【2011年 第14回】 エンディングじゃないノートだからこそ、今を大切に⑥~自分の「財産」を整理する “終わり”ではない「エンディングノート」
高原 育代(タカハラ ヤスヨ)⇒ プロフィール
「あなたの財産はどれだけありますか?」と尋ねられたら即答できる人は少ないと思います。ノートにその答えを書く必要はありません。
“財産の全体像”をつかむための糸口となっていればノートの役割は果たせます。
自分の財産の情報
自分に関する情報の中で、もっとも大切なものの一つが「お金」に関することではないでしょうか。
それなのに…でしょうか、もしくはだからこそ…でしょうか。何かのきっかけでもなければ、その大切な自分の財産に関する情報を整理するという機会を持たずに過ごしてしまっていませんか?
親兄弟や親友など身近な人の死や、それにまつわる相続などのもめごとであったり、あるいは自分自身がケガや病気を体験したりといったことを機に、「やっぱりきちんとしておかなくちゃいけないなぁ」としみじみ感じる方は多いようです。
そこですぐに行動に移した方は拍手もの!
「思っている」と「行動する」との間には、大きなハードルがあるものですよね。
生まれてから死ぬまで、お金との関わりは途切れることなく続きます。
ということは、「あなたの財産はどれだけありますか?」の答えは、刻々と変化しています。
だから、そんなにいちいち細かく管理なんてしていられないわ~と、自分に言い訳をしつつ先延ばししてしまうのです。
先延ばしにする理由
その理由の一つは“面倒”だからではないでしょうか。
「自分の財産がいくらあるのか?」の答えを正確に知ろうとすれば、とても面倒なことになることはまちがいありません。が、100%の正確な答えを知ろうとすることがイヤだから、手をつけないでゼロの状態を続けているよりも、その答えを知ろうと思えばそれほど手間をかけなくてもいいように、その糸口がつかめ る20%程度の状態にするだけなら、すぐにでも始めることはできるはずです。
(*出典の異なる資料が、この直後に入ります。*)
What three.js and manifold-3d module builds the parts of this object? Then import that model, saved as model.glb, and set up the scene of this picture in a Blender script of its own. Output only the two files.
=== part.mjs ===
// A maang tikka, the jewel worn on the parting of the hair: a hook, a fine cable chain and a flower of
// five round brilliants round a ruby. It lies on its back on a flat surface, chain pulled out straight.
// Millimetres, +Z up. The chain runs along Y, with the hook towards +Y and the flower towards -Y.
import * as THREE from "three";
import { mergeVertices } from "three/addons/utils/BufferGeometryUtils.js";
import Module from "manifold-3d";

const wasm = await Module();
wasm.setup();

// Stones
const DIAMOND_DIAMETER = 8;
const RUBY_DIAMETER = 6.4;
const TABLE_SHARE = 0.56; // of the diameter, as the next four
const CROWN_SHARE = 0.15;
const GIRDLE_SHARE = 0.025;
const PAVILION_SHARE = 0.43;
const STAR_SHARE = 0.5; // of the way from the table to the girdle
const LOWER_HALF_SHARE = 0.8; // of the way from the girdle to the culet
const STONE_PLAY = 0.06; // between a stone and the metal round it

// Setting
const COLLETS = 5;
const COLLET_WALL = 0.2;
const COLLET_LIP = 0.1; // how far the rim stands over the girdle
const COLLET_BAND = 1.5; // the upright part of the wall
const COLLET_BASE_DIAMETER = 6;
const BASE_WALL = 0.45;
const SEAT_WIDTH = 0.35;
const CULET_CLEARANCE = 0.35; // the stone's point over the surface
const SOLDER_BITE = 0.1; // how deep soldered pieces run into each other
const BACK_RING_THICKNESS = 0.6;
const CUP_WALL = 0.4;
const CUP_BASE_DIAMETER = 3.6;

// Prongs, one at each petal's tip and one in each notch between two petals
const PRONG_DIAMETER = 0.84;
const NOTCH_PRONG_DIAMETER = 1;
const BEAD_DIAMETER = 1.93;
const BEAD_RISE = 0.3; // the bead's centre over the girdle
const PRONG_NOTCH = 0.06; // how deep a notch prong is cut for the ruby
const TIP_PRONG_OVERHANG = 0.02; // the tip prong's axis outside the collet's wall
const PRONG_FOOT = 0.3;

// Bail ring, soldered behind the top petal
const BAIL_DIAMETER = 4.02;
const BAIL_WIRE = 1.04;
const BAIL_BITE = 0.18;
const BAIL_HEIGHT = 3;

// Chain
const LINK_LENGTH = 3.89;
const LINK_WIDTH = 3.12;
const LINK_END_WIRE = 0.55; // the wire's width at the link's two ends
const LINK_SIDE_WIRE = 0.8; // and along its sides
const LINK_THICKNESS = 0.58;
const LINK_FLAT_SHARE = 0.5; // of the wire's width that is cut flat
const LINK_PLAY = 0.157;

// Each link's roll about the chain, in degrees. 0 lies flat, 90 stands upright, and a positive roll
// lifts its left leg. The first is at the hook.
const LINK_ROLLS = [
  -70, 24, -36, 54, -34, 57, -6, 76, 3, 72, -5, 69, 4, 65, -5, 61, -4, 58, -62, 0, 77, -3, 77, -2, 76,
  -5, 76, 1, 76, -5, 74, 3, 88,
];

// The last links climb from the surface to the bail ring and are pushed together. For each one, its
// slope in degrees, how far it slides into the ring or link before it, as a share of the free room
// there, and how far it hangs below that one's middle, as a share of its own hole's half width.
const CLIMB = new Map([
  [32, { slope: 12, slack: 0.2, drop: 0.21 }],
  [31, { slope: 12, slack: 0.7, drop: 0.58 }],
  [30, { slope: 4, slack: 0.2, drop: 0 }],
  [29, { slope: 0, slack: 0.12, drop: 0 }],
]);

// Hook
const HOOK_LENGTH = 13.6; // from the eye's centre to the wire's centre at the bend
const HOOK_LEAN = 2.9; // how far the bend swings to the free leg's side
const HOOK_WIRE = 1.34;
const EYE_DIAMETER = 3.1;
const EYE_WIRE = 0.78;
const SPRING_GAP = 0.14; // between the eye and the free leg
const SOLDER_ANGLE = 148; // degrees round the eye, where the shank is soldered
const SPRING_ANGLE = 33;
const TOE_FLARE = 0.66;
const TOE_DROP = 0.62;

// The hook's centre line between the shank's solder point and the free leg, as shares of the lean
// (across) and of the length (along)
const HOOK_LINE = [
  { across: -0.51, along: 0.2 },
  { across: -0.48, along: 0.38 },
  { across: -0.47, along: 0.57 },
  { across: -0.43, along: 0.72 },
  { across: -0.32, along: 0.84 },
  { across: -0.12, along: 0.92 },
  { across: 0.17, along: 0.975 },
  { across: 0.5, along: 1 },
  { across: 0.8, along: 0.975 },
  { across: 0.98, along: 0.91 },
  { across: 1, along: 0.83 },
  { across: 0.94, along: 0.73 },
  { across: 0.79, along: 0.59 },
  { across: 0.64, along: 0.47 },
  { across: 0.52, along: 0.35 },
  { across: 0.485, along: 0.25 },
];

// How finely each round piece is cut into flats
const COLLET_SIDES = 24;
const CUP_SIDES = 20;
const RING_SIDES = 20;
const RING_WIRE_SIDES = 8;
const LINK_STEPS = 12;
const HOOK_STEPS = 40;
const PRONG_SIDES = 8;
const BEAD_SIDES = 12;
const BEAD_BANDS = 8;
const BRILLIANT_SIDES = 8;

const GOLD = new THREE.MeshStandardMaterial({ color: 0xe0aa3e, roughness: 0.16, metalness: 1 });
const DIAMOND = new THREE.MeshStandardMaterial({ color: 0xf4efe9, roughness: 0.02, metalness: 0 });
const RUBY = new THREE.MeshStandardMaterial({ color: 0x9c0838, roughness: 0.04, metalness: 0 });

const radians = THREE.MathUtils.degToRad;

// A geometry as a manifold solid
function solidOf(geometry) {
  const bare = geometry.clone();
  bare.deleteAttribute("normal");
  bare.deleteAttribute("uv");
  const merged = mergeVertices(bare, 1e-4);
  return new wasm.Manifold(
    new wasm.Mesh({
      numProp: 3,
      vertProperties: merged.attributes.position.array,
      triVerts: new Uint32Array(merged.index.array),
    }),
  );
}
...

「エンディングノート」を、そんな財産情報の整理ツールとして有効に活用してはいかがでしょうか。
このコラムは昨年(2010年)から書き始めたのですが、その後「エンディングノート」が自分の情報を整理するためのツールとして注目される機会が増えてきました。
私がNPO法人の仲間とともに、エンディングではないエンディングノートの編集・発行をした2009年から比べると、爆発的にいろいろな種類のエンディングノートが出版されています。
それぞれに工夫された構成となっていますが、財産という大変プライベートな情報を記載するページについては、各自で“何”を“どこ”まで具体的に記載するのがよいか検討する必要があるでしょう。
たとえば、預貯金や有価証券の預け先の金融機関。口座番号の記載や、印鑑の押印は必要でしょうか。貸金庫の預け先についても、鍵の保管場所まで書いてしまうというのはどうでしょうか。
ノートという他人の目に触れやすいものに、こういった情報を載せてしまうことは、防犯上からも問題があります。
ノートに書く項目
私たちのNPO法人では、日頃、相続に関する登記などの実務を行っている司法書士の会員にもノート編集委員に加わってもらい、ノートに書く項目を検討しました。
必要最低限の項目例を以下に挙げてみます。
○土地や建物…名義人と所在地(地番または家屋番号)
○預貯金…金融機関名と支店名と預貯金の種類
○貸金庫…契約先の金融機関名と支店名、および鍵の保管者あるいは代理人の名前
○生命保険・損害保険…契約会社名と証券番号
こういった情報さえあれば、必要が生じた際に、本人あるいは万一の際に遺族が調べることが可能です。
「調べれば答えがわかる」という状態にしてあれば、ノートの役割は果たせているといえます。
そして、この程度の情報を記載するだけなら、「行動する」ハードルはかなり低くなるのではないでしょうか。
財産の全体像がつかみやすいよう、糸口となるインデックスの項目だけはノートに記載しておく。
いざという時になってあわてないように、自分の財産情報の整理に手をつけておきたいものですね。
今年も充実した毎日を送るために、古くからのおつきあいも大切にしながら、新しいおつきあいも広げていきたいものです。